Comparison of performance of three descriptors before and after network mapping on the SHREC’14 Synthetic dataset (left) and “Real” dataset (right) in experiment 2.

Table 6. The mean average precision of experiments evaluation on the SHREC’14 dataset in experiment 2.

We visualized the trained SPHWKS descriptor, from Fig. 6 we find that no trained descriptors are difficult to distinguish visually. After training, there is a significant difference between classes.

Fig. 6.
figure 6

Shape descriptors visualization. We choose three classes (left, middle, right) and the models between the different classes are chosen to have the same posture. From top to bottom are the models of human, the sum pooling descriptors and trained sum pooling descriptors.

4.5 The Time Consumption

We test our method on the PC with Inter(R) Core(TM) i5-4690 CPU and 8.0 GB RAM. It takes approximate 2.7 s for each shape to compute LBO eigenvalues and eigenvectors. It takes a total of 2.3 s to finish compute the low level descriptor for one shape, where the sum pooling process only needs 0.4 s. The time consumption in the high level descriptor extraction is mainly in the training stage. It take about 15 m to finish training a network.

5 Conclusion

We proposed a novel 3D shape descriptor via Siamese network. We first extracted a compact low level descriptor. We obtained it by sum pooling the point descriptor HKS and WKS. The HKS is more sensitive to the global information, the WKS is more effective for detail information.
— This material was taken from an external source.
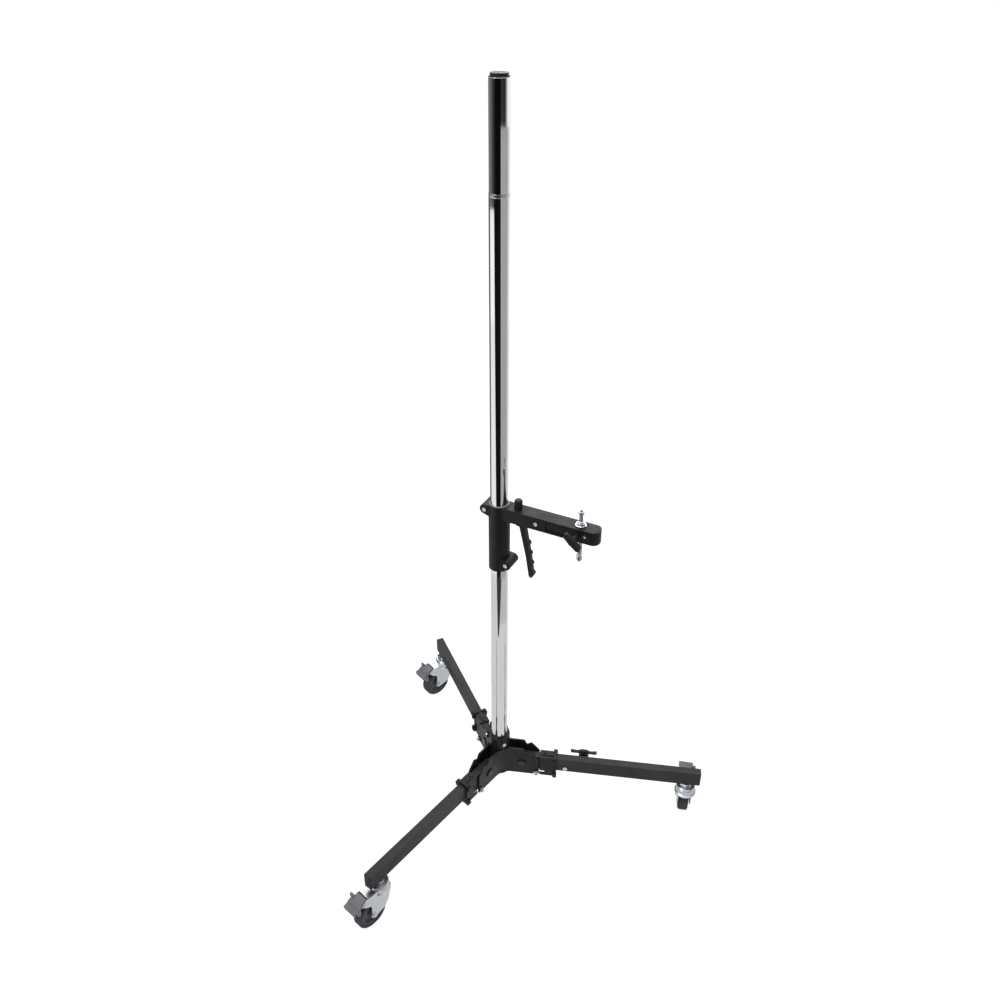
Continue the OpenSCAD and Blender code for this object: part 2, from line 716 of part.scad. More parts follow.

We stacked HKS and WKS, and further optimize it through the Siamese network. The network descriptor is obtained by extracting the last layer of Siamese network. We tested our proposed method on two challenging datasets, including Real and Synthetic dataset of SHREC’14 Human dataset. The results of our experiments showed that our proposed method is very effective for containing noises and indistinguishable data. The performance of our method is more than the existing method in many aspects.